Owning a vacation rental sounds like a wonderful idea. You own a gorgeous property, perhaps next to a lake, ocean, ski mountain, or hunting land, where you can escape whenever you want. When the property is not being used by you personally, it’s rented out to high-paying guests who turn the property into an income-generating asset.
Sounds like a perfect option.
But it may not always be a good idea to own a vacation property, even one that is bringing consistent income to your bank account. To understand rental properties, you need to understand how to calculate the profits from these assets. It may sound complex, but it’s actually quite simple…
How to Calculate the Profits of Owning a Vacation Rental
If you are considering ownership of a vacation rental, you need to make sure it’s a good deal. That means calculating your potential costs and revenues to determine your future profits.
Step 1: The Cost of Owning a Vacation Rental
Owning a vacation rental will cost money. Depending on the size of the house and property, local and state taxes, and quality of the house, the costs can range into the tens of thousands of dollars, and even hundreds of thousands in certain situations.
Typical expenses for a vacation rental include…
Monthly mortgage payments
If you used a loan to purchase your vacation home, you will have a mortgage payment on the property, which can easily cost thousands of dollars, especially for luxurious properties in high-demand locations. For most owners of a vacation rental, this is the single-biggest cost.
If your vacation rental is a condo or a townhome in a specific community, you may have fees from the homeowner’s association or “HOA.” These fees are usually only a couple hundred dollars a month, and if they exist on your property it may mean that other costs are not required. For example, paying HOA fees may cover yard care, so you won’t have to hassle with this cost.
Costs of landscaping and upkeep
Most owners will hire a company to handle this aspect of ownership, but if you are close enough, you can maintain and upkeep the property on you own. Either way, it will cost money. Obviously doing it yourself is cheaper, but it will eat up time and there are still expenses for equipment and fuel.
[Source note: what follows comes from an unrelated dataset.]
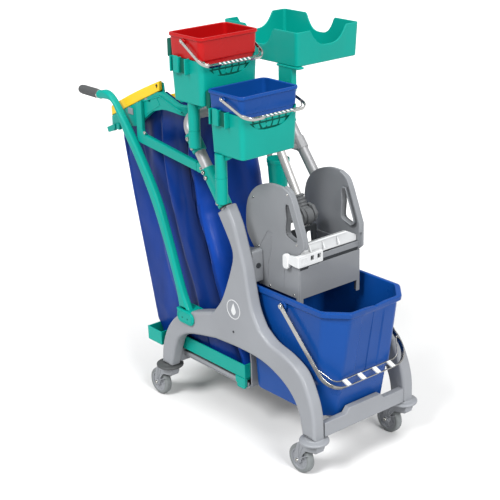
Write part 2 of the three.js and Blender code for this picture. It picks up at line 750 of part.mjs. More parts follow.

Utilities generally range from about $100 to $500 a month, depending on the house. It can include gas, electric, water, pool service, pest control, and other expenses that come with owning a property.
Property management costs
Many homeowners will find it more convenient to hire a professional company to manage the property. These all- encompassing groups can help with maintenance, yard keeping, booking guests, processing payments, and all the various aspects of a vacation rental.
No matter where you live, you will have property taxes, which are generally based on the value of the property. Taxes are often high for vacation homes for a variety of reasons. Many states have additional taxes for areas around waterways and lakes; these additional taxes help support the upkeep and cleaning for the body of water. Vacation homes also tend to be high-value properties, so taxes will inevitably be higher.
Altogether, these are the costs that come from owning a rental property. They can be significant, but they are usually easy to calculate. To make matters fast and easy, you can often talk with the current owner to compile these numbers. But remember, a vacation rental will likely have higher utility costs, as guest will be less likely to worry over wasted energy.
Step 2: The Incomes from a Vacation Rental
Now that you know the expenses, it’s time to estimate how much money you can earn from the property. In general, this number can be a little more difficult to estimate, as various factors can impact the demand for your rental.
Ask a few questions from the current owner or property manager of the property to get things started. Ask about the rental history first; did they have a hard time finding guests, or were people knocking down the door to book a reservation? You’ll also want to know the nightly or weekly rental rate, and determine how much annual income the property generates.
Many management companies handle the booking of homes. If this is the case, they can provide information on the previous 12 months of rental activity.
You’ll also want to compare the current rates to other rental properties in your area. A good resource for this is VRBO, HomeAway, or AirBnB. These websites show you how much a comparable property is going for every night, which can help you estimate the income from a vacation rental.
Vacation rentals usually have peak seasons and downtimes. Places near water, for example, tend to thrive in the summer, while places near ski resorts will bring the highest income during the winter. You have to take this into account; you can’t just assume 12 month of peak-season income.
Income Minus Costs Equals Profit!
Once you have calculated the two numbers (costs and income) you can begin to estimate whether or not the vacation rental will be profitable or whether it will be a drain on your finances. Simply subtract the costs from the income and you’ll have the profit.
Even without Profit, Owning a Vacation Rental May be Worthwhile
Many people own a vacation home and never earn a positive annual profit from the property. Even if the total cost is even, they still have a property that they can enjoy when they please, and renting it out to guests is simply seen as a way to reduce or balance the costs. It also helps reduce the cost of the purchase, meaning you have an asset that is paid for (all or in part) by someone else.
So even if the costs are more than the income, it may still be worth the purchase.